Electric field probes do not generally have a loop area. They pick up the electric field similar to a monopole antenna. The rotation of an electric field probe is not critical as with the magnetic field probe, but the distance from the signal source is.
Here are some guidelines for probing:

  • Measure the background radiation by powering off the device-under-test and monitor the analyzer display. Note any RF that may be caused by background or environmental conditions and retest often.
  • Probe displays, communications port terminals, and any cutout/air vent/seam of the enclosure. These are common problem areas.
  • E and H field probes positioned closer to the signal source will measure higher amplitudes
  • H field probes oriented perpendicular to the magnetic field will measure higher amplitudes than those oriented parallel to the magnetic field.
  • Since probe positioning is critical to repeatable measurements, a non-conductive fixture (wood, plastic) to position the device-under-test (DUT) and the probe can be used. Remember, position and orientation are very important. A few millimeters or a few degrees of rotation can cause a big difference in the measured amplitude of a given magnetic field.

Figure 4: Magnetic field probe orientation and position affect measurement amplitude.

Figure 5: SIGLENT SRF5030 near-field probe kit.

Figure 6: Probing a PCB using a SIGLENT SSA3X and SRF5030 probe.

Cables and interconnects can make very nice (and unintentional) antennas if they are not shielded/grounded correctly. Small currents flowing on the outside of the conductor can easily cause radiated emissions that can exceed the set EMC limits. A current clamp can be used with a spectrum analyzer to provide insight into the cause of radiating cables/interconnects.

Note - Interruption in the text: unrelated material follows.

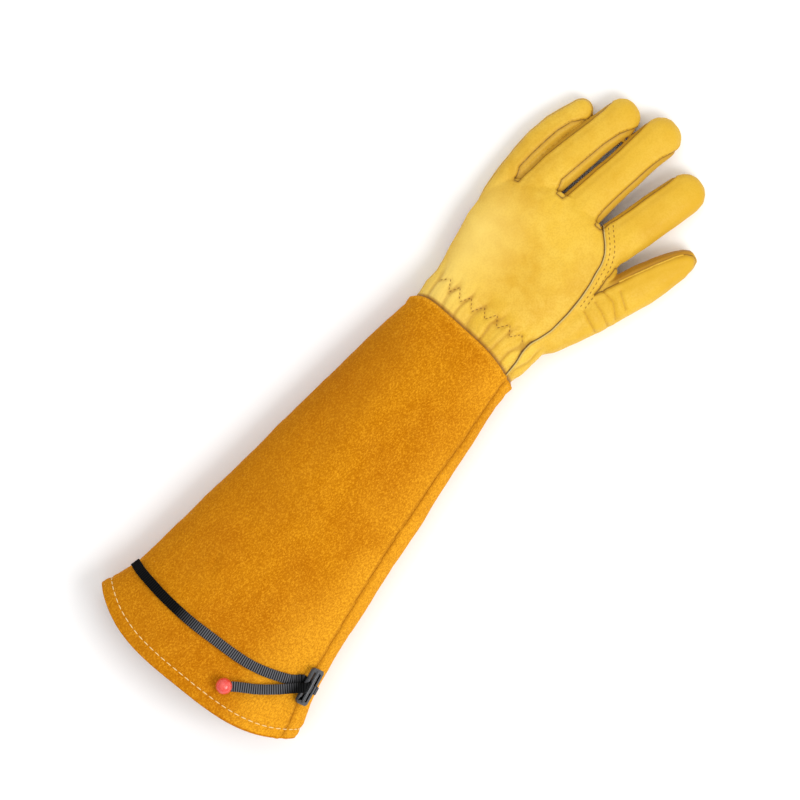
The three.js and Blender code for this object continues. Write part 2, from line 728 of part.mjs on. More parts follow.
// Set-in thumb, split along its length by a slanted plane
function thumbBlock(clearance) {
  const top = thumbSeam.map((row) => new THREE.Vector2(row.topAcross * knuckleHalf, row.topAlong * palmLength));
  const low = thumbSeam.map((row) => new THREE.Vector2(row.lowAcross * knuckleHalf, row.lowAlong * palmLength));
  const from = thumbRise * thumbSeamLow;
  return slantedBlock(widened(top, clearance), widened(low, clearance), from, thumbRise * thumbSeamHigh);
}

function thumbBackHalf(clearance) {
  const size = 2 * thumbLength;
  const geometry = new THREE.BoxGeometry(size, size, size);
  geometry.translate(0, 0, size / 2 + thumbSeamLift - clearance);
  geometry.rotateY(THREE.MathUtils.degToRad(thumbSeamTilt));
  geometry.rotateX(-Math.atan(thumbDrop / thumbLength));
  geometry.rotateZ(-THREE.MathUtils.degToRad(thumbLean));
  geometry.translate(thumbBase.across * knuckleHalf, thumbBase.along * palmLength, thumbRise);
  return solid(geometry);
}

const backCut = backBlock(seamGap);
const thumbCut = thumbBlock(seamGap);
const thumbPart = without(handShell.intersect(thumbBlock(0)), forkCuts);
const ringFrontBlock = frontBlock(pinky, ring, middle, 0);
const ringFrontCut = frontBlock(pinky, ring, middle, seamGap);
const middleFrontBlock = frontBlock(ring, middle, index, 0).subtract(ringFrontCut);
const middleFrontCut = frontBlock(ring, middle, index, seamGap);

const handBack = without(handShell.intersect(backBlock(0)), forkCuts);
const ringFront = without(handShell.intersect(ringFrontBlock), [backCut, ...forkCuts]);
const middleFront = without(handShell.intersect(middleFrontBlock), [backCut, ...forkCuts]);
const palm = without(handShell, [backCut, thumbCut, ringFrontCut, middleFrontCut, ...forkCuts]);
const thumbBack = thumbPart.intersect(thumbBackHalf(0));
const thumbFront = thumbPart.subtract(thumbBackHalf(seamGap));

// Patch: a layer of suede over the palm, up to its seam at the little-finger side
const patchPlan = patchOutline.map((row) => new THREE.Vector2(row.across * knuckleHalf, row.along * palmLength));
const palmPatch = palmTube(palmInnerSides, patchShares, -seamGap - patchThick, true)
  .subtract(palmTube(palmInnerSides, [0.1, ...patchShares, 0.95], -seamGap, true))
  .intersect(block(patchPlan, below, patchTop));

// Frame of the cuff's surface at a spot: out is its normal, on runs towards the hem
function cuffFrame(across, share, isUnder) {
  const power = isUnder ? underPower : overPower;
  const at = (a, s) => {
    const up = (isUnder ? -1 : 1) * (1 - Math.min(1, Math.abs(a)) ** power) ** (1 / power);
    return cuffPoint(s, a, up, 0);
  };
  const step = 0.004;
  const spot = at(across, share);
  const over = at(across + step, share).sub(at(across - step, share)).normalize();
  const on = at(across, share + step).sub(at(across, share - step)).normalize();
  const out = new THREE.Vector3().crossVectors(on, over).normalize();
  if (isUnder) out.negate();
  return { spot, over, on, out };
}

// Flat band through stations, each with its centre and the direction of its width
function ribbon(stations, width, thick, steps) {
  const path = new THREE.CatmullRomCurve3(stations.map((station) => station.spot), false, "centripetal");
  const sideAt = (share) => {
    const place = share * (stations.length - 1);
    const from = Math.min(stations.length - 2, Math.floor(place));
    return stations[from].side.clone().lerp(stations[from + 1].side, place - from).normalize();
  };
  return solid(tube(4, steps + 1, (ring, angle, onEndCentre) => {
    const share = ring / steps;
    const spot = path.getPoint(share);
    if (onEndCentre) return spot;
    const side = sideAt(share);
    const ahead = path.getTangent(share);
    const up = new THREE.Vector3().crossVectors(ahead, side).normalize();
    const corner = Math.round(angle / (Math.PI / 2)) % 4;
    const across = corner === 0 || corner === 3 ? 0.5 : -0.5;
    const lift = corner === 0 || corner === 1 ? 0.5 : -0.5;
    return spot.addScaledVector(side, -across * width).addScaledVector(up, lift * thick);
  }));
}

// Slide: its width runs down the slope of the cuff, its length along the cuff's edge
const seat = cuffFrame(slideSpot.across, slideSpot.along, false);
const slideAlong = seat.on.clone().negate().setZ(0).normalize();
const slideOver = new THREE.Vector3(slideAlong.y, -slideAlong.x, 0)
  .multiplyScalar(Math.cos(THREE.MathUtils.degToRad(slideTilt)))
  .setZ(-Math.sin(THREE.MathUtils.degToRad(slideTilt)));
const slideOut = new THREE.Vector3().crossVectors(slideOver, slideAlong).normalize();
const slideCentre = seat.spot.clone().addScaledVector(seat.out, slideLift);
const slideTurn = new THREE.Matrix4().makeBasis(slideOver, slideAlong, slideOut).setPosition(slideCentre);
const railCentre = (slideWidth / 2 + slotWidth + barWidth / 2) / 2;

function onSlide(over, along, out) {
  return new THREE.Vector3(over, along, out).applyMatrix4(slideTurn);
}

function slideBody() {
  const x = slideWidth / 2;
  const y = slideLength / 2;
  const corners = [[1, -1], [1, 1], [-1, 1], [-1, -1]];
  const plate = new THREE.Shape(corners.flatMap(([side, end]) => {
    const alongFirst = side * end > 0;
    const onSide = new THREE.Vector2(side * x, end * (y - slideCorner));
    const onEnd = new THREE.Vector2(side * (x - slideCorner), end * y);
    return alongFirst ? [onSide, onEnd] : [onEnd, onSide];
  }));
  const body = new THREE.ExtrudeGeometry(plate, { depth: slideThick, bevelEnabled: false });
  body.translate(0, 0, -slideThick / 2);
  body.applyMatrix4(slideTurn);
  const slots = [-1, 1].map((side) => {
    const slot = new THREE.BoxGeometry(slotWidth, slotLength, 3 * slideThick);
    slot.translate((side * (barWidth + slotWidth)) / 2, 0, 0);
    slot.applyMatrix4(slideTurn);
    return solid(slot);
  });
  const bar = new THREE.CylinderGeometry(barWidth / 2, barWidth / 2, slotLength + barWidth, 12);
  bar.translate(0, 0, barRaise);
  bar.applyMatrix4(slideTurn);
  return without(solid(body), slots).add(solid(bar));
}

// Stations of a loop round a rail, shifted along it from one side to another on the way
function railLoop(rows, side, from, to) {
  return rows.map((row, i) => {
    const along = THREE.MathUtils.lerp(from, to, i / (rows.length - 1));
    return { spot: onSlide(side * (railCentre - row.away), along, row.out), side: slideAlong.clone() };
  });
}

function onCuff(row, lift) {
  const frame = cuffFrame(row.across, row.along, false);
  return { frame, spot: frame.spot.clone().addScaledVector(frame.out, lift) };
}

// Strap: sewn at the little-finger edge, over the cuff, round the near rail and back as a free tail to the bead
const strapLie = strapClear + strapThick / 2;
const strapRun = strapRows.map((row) => {
  const { frame, spot } = onCuff(row, strapLie);
  return { spot, side: frame.on.clone().negate() };
});
const bead = onCuff(beadSpot, beadSize / 2 + seamGap).spot;
const tailPoints = tailRows.map((row) => onCuff(row, tailLift * row.lift).spot);
const tailIn = onCuff(tailEnd, beadSize / 2 + seamGap).spot;
const tailWay = bead.clone().sub(tailIn).normalize();
const tailStop = bead.clone().addScaledVector(tailWay, -(beadSize / 2 - beadSocket));
const tailSide = new THREE.Vector3(-tailWay.y, tailWay.x, 0).normalize().negate();
const strapLoop = railLoop(loopRows, -1, strapInSide, strapOutSide);
const strapStations = [
  ...strapRun,
  ...strapLoop,
  ...tailPoints.map((spot) => ({ spot, side: tailSide.clone() })),
  { spot: tailIn, side: tailSide.clone() },
  { spot: tailStop, side: tailSide.clone() },
];
const strap = ribbon(strapStations, strapWidth, strapThick, strapSteps);

function beadBody() {
  const ball = new THREE.SphereGeometry(beadSize / 2, 14, 8);
  ball.translate(bead.x, bead.y, bead.z);
  const socket = new THREE.BoxGeometry(beadSize, strapWidth + 2 * seamGap, strapThick + 2 * seamGap);
  socket.translate(-beadSize / 2, 0, 0);
  const up = new THREE.Vector3().crossVectors(tailWay, tailSide).normalize();
  const turn = new THREE.Matrix4().makeBasis(tailWay, tailSide, up);
  turn.setPosition(tailStop.clone().addScaledVector(tailWay, seamGap));
  socket.applyMatrix4(turn);
  return solid(ball).subtract(solid(socket));
}

const tab = ribbon(railLoop(tabRows, 1, tabSide, tabSide), tabWidth, strapThick, tabSteps);

function material(color, roughness, metalness) {
  return new THREE.MeshStandardMaterial({ color, roughness, metalness });
}

const suede = material(0xe09a1c, 0.95, 0);
const leather = material(0xeac54c, 0.6, 0);
const patchSuede = material(0xc47206, 0.95, 0);
const elastic = material(0x2a2a2e, 0.85, 0);
const plastic = material(0x35363a, 0.4, 0);
const beadRed = material(0xe5423e, 0.3, 0);

const gauntlet = new THREE.Group();

function addPiece(name, body, look) {
  const mesh = body.getMesh();
  const geometry = new THREE.BufferGeometry();
  geometry.setAttribute("position", new THREE.BufferAttribute(mesh.vertProperties, 3));
  geometry.setIndex(new THREE.BufferAttribute(mesh.triVerts, 1));
  geometry.computeVertexNormals();
  const piece = new THREE.Mesh(geometry, look);
  piece.name = name;
  gauntlet.add(piece);
}

addPiece("cuff_panel", cuffPanel, suede);
addPiece("cuff_gusset", cuffGusset, suede);
addPiece("hand_back", handBack, leather);
addPiece("palm", palm, leather);
addPiece("ring_front", ringFront, leather);
addPiece("middle_front", middleFront, leather);
addPiece("fork_pinky_ring", forks[0], leather);
addPiece("fork_ring_middle", forks[1], leather);
addPiece("fork_middle_index", forks[2], leather);
addPiece("thumb_back", thumbBack, leather);
addPiece("thumb_front", thumbFront, leather);
addPiece("palm_patch", palmPatch, patchSuede);
addPiece("strap", strap, elastic);
addPiece("strap_buckle", slideBody(), plastic);
addPiece("buckle_tab", tab, elastic);
addPiece("strap_bead", beadBody(), beadRed);

export default gauntlet;
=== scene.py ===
import math

import bmesh
import bpy
import numpy as np
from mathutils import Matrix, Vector, noise
from mathutils.bvhtree import BVHTree
from mathutils.kdtree import KDTree


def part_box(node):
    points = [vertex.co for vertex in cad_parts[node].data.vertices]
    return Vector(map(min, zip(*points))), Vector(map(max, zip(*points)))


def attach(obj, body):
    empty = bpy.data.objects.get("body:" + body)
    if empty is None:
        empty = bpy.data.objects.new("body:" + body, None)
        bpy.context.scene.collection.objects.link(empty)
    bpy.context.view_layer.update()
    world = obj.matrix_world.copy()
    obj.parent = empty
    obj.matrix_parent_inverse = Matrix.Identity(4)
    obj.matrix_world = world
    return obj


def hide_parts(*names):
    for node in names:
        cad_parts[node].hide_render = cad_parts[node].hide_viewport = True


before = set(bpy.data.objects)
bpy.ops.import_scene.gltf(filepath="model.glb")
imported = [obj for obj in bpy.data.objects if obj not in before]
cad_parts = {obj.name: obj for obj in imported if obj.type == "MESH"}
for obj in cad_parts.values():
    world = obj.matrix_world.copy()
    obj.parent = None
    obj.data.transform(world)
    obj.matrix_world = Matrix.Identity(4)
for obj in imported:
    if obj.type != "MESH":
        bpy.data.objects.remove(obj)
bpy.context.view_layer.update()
mm = 0.001
print("frame loaded:", len(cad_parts), "nodes")


# helpers that pick, apply and read points
def pickOnly(piece):
    if bpy.context.object and bpy.context.object.mode != "OBJECT":
        bpy.ops.object.mode_set(mode="OBJECT")
    bpy.ops.object.select_all(action="DESELECT")
    piece.select_set(True)
    bpy.context.view_layer.objects.active = piece


def applied(piece, kind, **settings):
    pickOnly(piece)
    bpy.ops.object.modifier_add(type=kind)
    added = piece.modifiers[-1]
    for name, value in settings.items():
        setattr(added, name, value)
    bpy.ops.object.modifier_apply(modifier=added.name)


def editAll(piece, *steps):
    pickOnly(piece)
    bpy.ops.object.mode_set(mode="EDIT")
    for step in steps:
        bpy.ops.mesh.select_all(action="SELECT")
        step()
    bpy.ops.object.mode_set(mode="OBJECT")


def shadeSmooth(piece):
    pickOnly(piece)
    bpy.ops.object.shade_smooth()


def cutByMaterial(piece):
    shadeSmooth(piece)
    editAll(piece, lambda: bpy.ops.mesh.separate(type="MATERIAL"))
    return list(bpy.context.selected_objects)


def pointsOf(piece):
    flat = np.empty(len(piece.data.vertices) * 3)
    piece.data.vertices.foreach_get("co", flat)
    return flat.reshape(-1, 3)


def normalsOf(piece):
    flat = np.empty(len(piece.data.vertices) * 3)
    piece.data.vertices.foreach_get("normal", flat)
    return flat.reshape(-1, 3)


def setPoints(piece, points):
    piece.data.vertices.foreach_set("co", np.asarray(points).ravel())
    piece.data.update()


def setValues(piece, name, values):
    layer = piece.data.attributes.new(name, "FLOAT", "POINT")
    layer.data.foreach_set("value", np.asarray(values, float))


def valuesOf(piece, name):
    values = np.empty(len(piece.data.vertices))
    piece.data.attributes[name].data.foreach_get("value", values)
    return values


def surfaceOf(piece):
    piece.data.calc_loop_triangles()
    return BVHTree.FromPolygons([v.co for v in piece.data.vertices],
                                [tuple(t.vertices) for t in piece.data.loop_triangles])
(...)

Current clamps operate on the same principle as magnetic loop probes. They can be purchased or made by wrapping a few rounds of wire around a ferrite clamp and epoxy a BNC connector as shown in figure 7. Simply attach the clamp to the cable to be tested, connect it to the spectrum analyzer input, and configure the analyzer for the frequency span of interest.

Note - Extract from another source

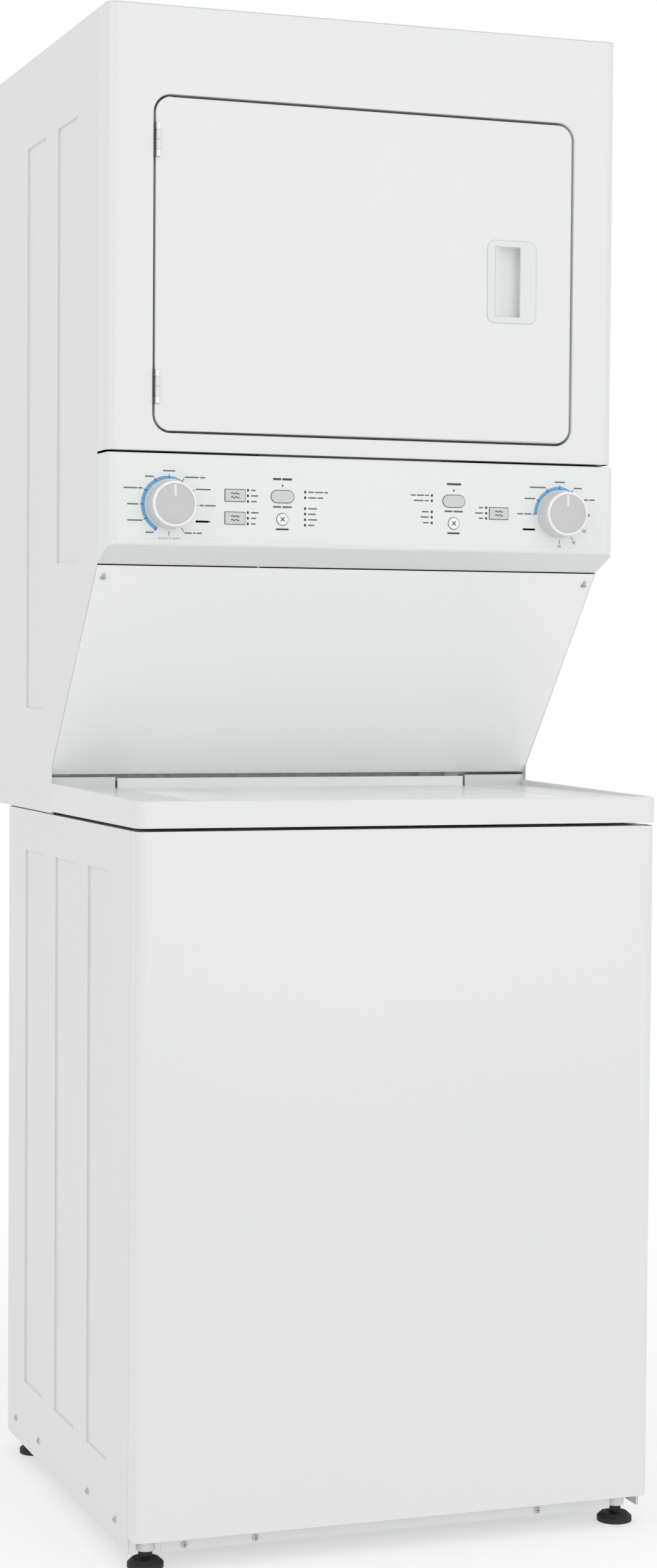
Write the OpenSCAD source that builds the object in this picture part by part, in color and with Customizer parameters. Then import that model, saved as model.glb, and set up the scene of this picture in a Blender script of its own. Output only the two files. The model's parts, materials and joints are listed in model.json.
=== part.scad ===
// Washer dryer stack of the 27 inch class: a top-load washer below and a front-load dryer above it.
// +X is the user's right, +Y is the back and +Z is up. The origin is on the floor, under the middle.
// Depths are measured from the front of the washer and heights from the floor.

/* [Overall] */
// Width of both cabinets
body_w = 686; // [680:2:840]
// Height of the whole stack
stack_h = 1920; // [1900:5:2310]
// Depth of the washer cabinet
washer_d = 653; // [640:1:790]
// How far the dryer front stands behind the washer front
dryer_setback = 145; // [130:1:160]
// Depth of the dryer cabinet
dryer_d = 582; // [582:1:700]
// Height of the front edge of the washer top
washer_h = 941; // [941:1:1000]
// Height of the cabinet sides above the floor
foot_clear = 21; // [19:1:30]

/* [Sheet metal] */
// Thickness of the pressed steel
sheet = 1.2; // [0.8:0.1:2]
// Outside radius of the folded front corners
corner_r = 12; // [6:1:16]
// Open gap between neighbouring cabinet panels
seam = 4; // [2:0.5:6]
// Width of the inward flanges
flange = 16; // [10:1:24]
// How far the washer front panel wraps round each side
washer_wrap = 28; // [20:1:40]
// How far the dryer front and the console wrap round each side
dryer_wrap = 47; // [40:1:54]
// Depth of the pressed panels in the sides
emboss = 2.5; // [1:0.5:4]
// Width of each pressed panel
emboss_w = 102; // [80:1:140]
// Spacing of the pressed panels
emboss_pitch = 165; // [150:1:180]

/* [Washer top and lid] */
// Height of the skirt round the washer top
top_skirt = 33; // [26:1:40]
// Drop from the front edge of the top to its deck
deck_drop = 2.5; // [1:0.5:4]
// Height of the riser at the back of the deck
riser_h = 14.5; // [12:0.5:18]
// Distance of the riser behind the washer front
riser_d = 424; // [400:1:440]
// Width of the lid
lid_w = 500; // [410:2:580]
// Distance of the front edge of the lid behind the washer front
lid_front = 44; // [40:1:70]
// Gap round the lid
lid_gap = 3; // [2:0.5:4]
// Width of the loading opening under the lid
load_w = 400; // [300:2:400]
// Radius of the lid hinge pins
lid_pin_r = 3; // [2:0.5:4]

/* [Washer drive] */
// Distance of the tub axis behind the washer front
tub_d = 300; // [298:1:310]
// Outer radius of the tub
tub_r = 270; // [225:1:280]
// Height of the tub bottom above the floor
tub_z = 360; // [350:1:380]
// Height of the tub
tub_h = 490; // [440:1:500]
// Gap between the tub wall and the basket wall
tub_play = 12; // [8:1:20]
// Radius of the washer drive pulley
drive_pulley_r = 95; // [80:1:110]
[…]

Figure 7: A handmade current clamp.

Here are some guidelines for probing:

  • If in doubt, add an external attenuator to the RF input of the analyzer before you start. Power cables or expected high-power applications can have signals that will damage the sensitive RF input of the analyzer.
  • Test all of the cables that could be connected to the DUT. This includes the power cord, USB, Ethernet, and any other possible connections (figure 8)

Figure 8: Measuring the RFI of a USB cable connected to a scope.

  • Current clamps, especially handmade, are susceptible to picking up environmental RF that can skew or overwhelm the signals that you wish to measure. Connect and arrange all cables, probes, etc.. and then measure the environmental RF by simply keeping the DUT powered OFF. Then, compare it to measurements made with the DUT ON. It may also be a good idea to retest periodically to account for any environmental changes.

Figure 9: Traces of the environmental pickup from a current clamp (Yellow) and with the DUT powered ON (Pink).

  • If you have a failed radiated emissions report, start by looking for the failed frequencies or for the first few harmonics of those frequencies.


It is highly unlikely that data collected during probing will directly correlate to radiated emissions test performance. But, by observing the RF output of cables, switching power supplies, displays, and cutouts, you can have information that can lead to faster troubleshooting if you do happed to fail.

Here are optional techniques that can help provide more insight:

1. Most spectrum analyzers do not have pre-selection filters. If you are using a spectrum analyzer without pre-selection filters, the peaks you observe may not be real. Analyzers without pre-selection filters can create false peaks due to out-of-band signals mixing with the observed signals.

You can test the validity of a peak by adding an external attenuator (3 or 10dB should do). Real peaks will fall by the amount of the attenuator. If the peak falls by more than the attenuator, it is likely to be a false peak. Make a note of the false peaks for comparison with your compliance test results. You can also use pre-selection filters or an EMI receiver, but these tend to be cost prohibitive for most quick testing.

Figure 10 below shows a typical peak confirmation test. The yellow trace was collected without an attenuator. The Pink trace was collected with a 10 dB attenuator added to the RF input of the analyzer. In this case, the peaks drop the same amount as the added attenuation. This helps affirm that the peaks are likely real and not products of out-of-band signals.

Figure 10: Comparison of two scans using the marker table function of the SIGLENT SSA3000X spectrum analyzer. The Yellow trace was collected without attenuation while the Pink trace was collected after adding a 10 dB external attenuator.

2. Many spectrum analyzers have Max Hold trace types that will continuously hold the highest amplitudes of each frequency scan. You can enable a single trace as Clear Write to show active RF performance and enable a second trace as Max Hold. This allows you to compare changes in the DUT to the “worst case” data collected and “frozen” using Max Hold.

3. You can use markers and peak tables to clearly indicate peak frequencies and amplitudes, if available.

Figure 11: SSA3000X analyzer with Peak table and markers activated.


  • Magnetic fields are produced by current flow. Use a magnetic (H) near-field probe to identify EM radiation near traces, wires, and ribbon/flex cables.
  • Electric fields can be produced by current flow or static charge build up. Use an electric (E) near-field probe to identify EM radiation on metal surfaces like heat-sinks, enclosures, display bonding/edges, and slots/cutouts.
  • Use current clamps to identify potential radiation and resonance from cables, wires, and interconnects
  • Displays, cutouts/holes/seams in the chassis, ribbon cables, and communications ports/busses are the most likely cause of radiated emission failures.
  • Use conductive tape or aluminum foil to cover areas of “leakage”, making sure that the covering is grounded. Rescan with the tape/foil in place to see if it has mitigated the EMI.
  • Poorly terminated cables and interconnects also cause radiated issues
  • Frequently measure the background effects by removing power from the device-under-test and monitor the output on an analyzer. Note any changes and their potential effects on the measurements.

With a few simple tools, you can implement an in-house pre-compliance test process that will minimize the total development time for your products, lower the cost of design, and decrease the amount of testing on future products.